A line counts if it contains the string "joints"; say how many such lines there are, giving only the number.
"""
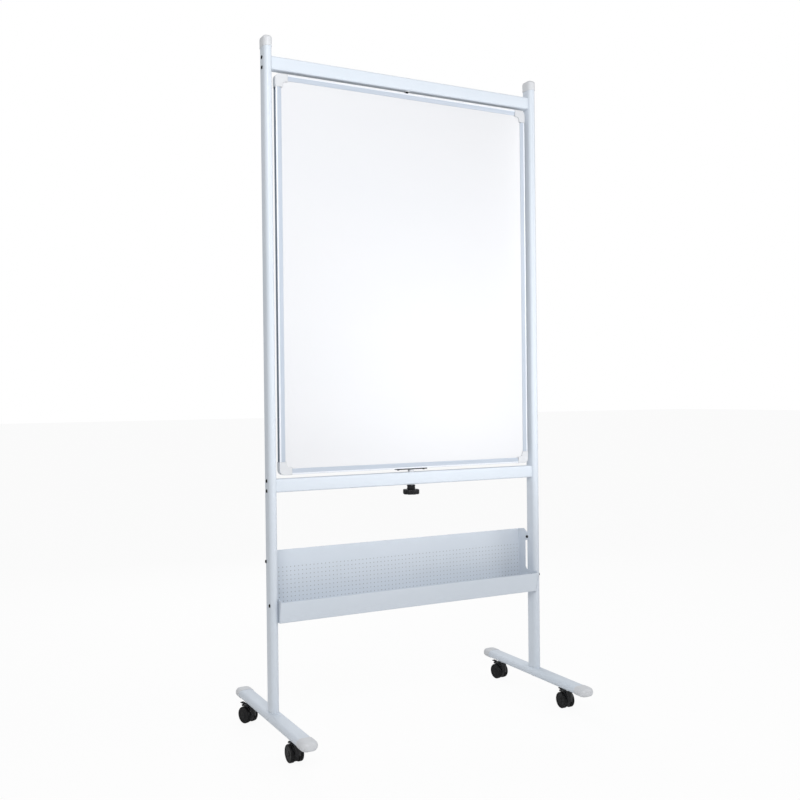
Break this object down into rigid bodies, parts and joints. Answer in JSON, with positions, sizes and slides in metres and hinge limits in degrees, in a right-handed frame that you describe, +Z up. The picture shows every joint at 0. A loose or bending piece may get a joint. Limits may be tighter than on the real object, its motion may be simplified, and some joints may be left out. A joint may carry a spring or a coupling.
{
  "type": "rolling whiteboard",
  "caption": "Double-sided whiteboard that revolves on a vertical axis in a two-post stand with a clamp knob, perforated tray and braked twin-wheel casters.",
  "frame": {"origin": "on the floor, under the middle of the stand", "axes": "+Z up, +X to the right of someone facing the board, front of the board to -Y"},
  "size_m": [1.0129, 0.59, 2.108],
  "materials": {
    "powder_coat": "white satin powder coat",
    "board_steel": "gloss white enamel",
    "frame_aluminium": "fine satin anodised",
    "white_plastic": "smooth moulded plastic",
    "black_plastic": "moulded nylon",
    "wheel_black": "moulded nylon wheel",
    "black_steel": "black oxide",
    "zinc_steel": "zinc plated",
    "brass": "plain turned",
    "core_board": "light fibreboard"
  },
  "bodies": {
    "stand": {"left_upright": "powder_coat", "right_upright": "powder_coat", "left_foot": "powder_coat", "right_foot": "powder_coat", "upright_caps": "white_plastic", "foot_caps": "white_plastic", "upright_base_plugs": "zinc_steel", "foot_bolts": "zinc_steel", "top_rail": "powder_coat", "lower_rail": "powder_coat", "rail_end_plugs": "black_plastic", "rail_screws": "black_steel", "tray_panel": "powder_coat", "left_tray_bracket": "powder_coat", "right_tray_bracket": "powder_coat", "tray_screws": "black_steel", "tray_nuts": "black_steel", "pivot_bushes": "white_plastic", "caster_stems": "zinc_steel", "caster_sockets": "zinc_steel"},
    "board": {"board_core": "core_board", "front_sheet": "board_steel", "rear_sheet": "board_steel", "frame_left": "frame_aluminium", "frame_right": "frame_aluminium", "frame_top": "frame_aluminium", "frame_bottom": "frame_aluminium", "frame_corners": "white_plastic", "top_pivot_pin": "black_steel", "clamp_plate": "black_steel", "plate_screws": "black_steel", "spacer_washer": "white_plastic", "pivot_stud": "zinc_steel"},
    "sleeve": {"clamp_sleeve": "black_plastic"},
    "knob": {"clamp_knob": "black_plastic", "knob_insert": "brass"},
    "left_front_caster": {"left_front_hood": "black_plastic", "left_front_axle": "zinc_steel"},
    "left_front_wheel_a_body": {"left_front_wheel_a": "wheel_black"},
    "left_front_wheel_b_body": {"left_front_wheel_b": "wheel_black"},
    "left_front_brake": {"left_front_brake_lever": "black_plastic"},
    "left_rear_caster": {"left_rear_hood": "black_plastic", "left_rear_axle": "zinc_steel"},
    "left_rear_wheel_a_body": {"left_rear_wheel_a": "wheel_black"},
    "left_rear_wheel_b_body": {"left_rear_wheel_b": "wheel_black"},
    "left_rear_brake": {"left_rear_brake_lever": "black_plastic"},
    "right_front_caster": {"right_front_hood": "black_plastic", "right_front_axle": "zinc_steel"},
    "right_front_wheel_a_body": {"right_front_wheel_a": "wheel_black"},
    "right_front_wheel_b_body": {"right_front_wheel_b": "wheel_black"},
    "right_front_brake": {"right_front_brake_lever": "black_plastic"},
    "right_rear_caster": {"right_rear_hood": "black_plastic", "right_rear_axle": "zinc_steel"},
    "right_rear_wheel_a_body": {"right_rear_wheel_a": "wheel_black"},
    "right_rear_wheel_b_body": {"right_rear_wheel_b": "wheel_black"},
    "right_rear_brake": {"right_rear_brake_lever": "black_plastic"}
  },
  "joints": [
    {"name": "board_turn", "type": "hinge", "parent": "stand", "child": "board", "pos_m": [0, 0, 0.79], "axis": [0, 0, 1], "continuous": true},
    {"name": "sleeve_drop", "type": "slide", "parent": "board", "child": "sleeve", "axis": [0, 0, -1], "range_m": [0, 0.003]},
    {"name": "knob_turn", "type": "hinge", "parent": "sleeve", "child": "knob", "pos_m": [0, 0, 0.724], "axis": [0, 0, -1], "range_deg": [0, 720]},
    {"name": "left_front_swivel", "type": "hinge", "parent": "stand", "child": "left_front_caster", "pos_m": [-0.476, -0.192, 0.06], "axis": [0, 0, 1], "continuous": true},
    {"name": "left_front_wheel_a_spin", "type": "hinge", "parent": "left_front_caster", "child": "left_front_wheel_a_body", "pos_m": [-0.47677, -0.17001, 0.026], "axis": [0.9994, 0.0349, 0], "continuous": true},
    {"name": "left_front_wheel_b_spin", "type": "hinge", "parent": "left_front_caster", "child": "left_front_wheel_b_body", "pos_m": [-0.47677, -0.17001, 0.026], "axis": [0.9994, 0.0349, 0], "continuous": true},
    {"name": "left_front_brake_press", "type": "hinge", "parent": "left_front_caster", "child": "left_front_brake", "pos_m": [-0.47726, -0.15602, 0.0533], "axis": [-0.9994, -0.0349, 0], "range_deg": [0, 20]},
    {"name": "left_rear_swivel", "type": "hinge", "parent": "stand", "child": "left_rear_caster", "pos_m": [-0.476, 0.192, 0.06], "axis": [0, 0, 1], "continuous": true},
    {"name": "left_rear_wheel_a_spin", "type": "hinge", "parent": "left_rear_caster", "child": "left_rear_wheel_a_body", "pos_m": [-0.48352, 0.21267, 0.026], "axis": [0.9397, 0.342, 0], "continuous": true},
    {"name": "left_rear_wheel_b_spin", "type": "hinge", "parent": "left_rear_caster", "child": "left_rear_wheel_b_body", "pos_m": [-0.48352, 0.21267, 0.026], "axis": [0.9397, 0.342, 0], "continuous": true},
    {"name": "left_rear_brake_press", "type": "hinge", "parent": "left_rear_caster", "child": "left_rear_brake", "pos_m": [-0.48831, 0.22583, 0.0533], "axis": [-0.9397, -0.342, 0], "range_deg": [0, 20]},
    {"name": "right_front_swivel", "type": "hinge", "parent": "stand", "child": "right_front_caster", "pos_m": [0.476, -0.192, 0.06], "axis": [0, 0, 1], "continuous": true},
    {"name": "right_front_wheel_a_spin", "type": "hinge", "parent": "right_front_caster", "child": "right_front_wheel_a_body", "pos_m": [0.47677, -0.17001, 0.026], "axis": [0.9994, -0.0349, 0], "continuous": true},
    {"name": "right_front_wheel_b_spin", "type": "hinge", "parent": "right_front_caster", "child": "right_front_wheel_b_body", "pos_m": [0.47677, -0.17001, 0.026], "axis": [0.9994, -0.0349, 0], "continuous": true},
    {"name": "right_front_brake_press", "type": "hinge", "parent": "right_front_caster", "child": "right_front_brake", "pos_m": [0.47726, -0.15602, 0.0533], "axis": [-0.9994, 0.0349, 0], "range_deg": [0, 20]},
    {"name": "right_rear_swivel", "type": "hinge", "parent": "stand", "child": "right_rear_caster", "pos_m": [0.476, 0.192, 0.06], "axis": [0, 0, 1], "continuous": true},
    {"name": "right_rear_wheel_a_spin", "type": "hinge", "parent": "right_rear_caster", "child": "right_rear_wheel_a_body", "pos_m": [0.47294, 0.21379, 0.026], "axis": [0.9903, 0.1392, 0], "continuous": true},
    {"name": "right_rear_wheel_b_spin", "type": "hinge", "parent": "right_rear_caster", "child": "right_rear_wheel_b_body", "pos_m": [0.47294, 0.21379, 0.026], "axis": [0.9903, 0.1392, 0], "continuous": true},
    {"name": "right_rear_brake_press", "type": "hinge", "parent": "right_rear_caster", "child": "right_rear_brake", "pos_m": [0.47099, 0.22765, 0.0533], "axis": [-0.9903, -0.1392, 0], "range_deg": [0, 20]}
  ],
  "couplings": [
    {"joint": "sleeve_drop", "follows": "knob_turn", "m_per_rad": 0.00023873}
  ]
}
"""
▶ [TASK RESULT] 2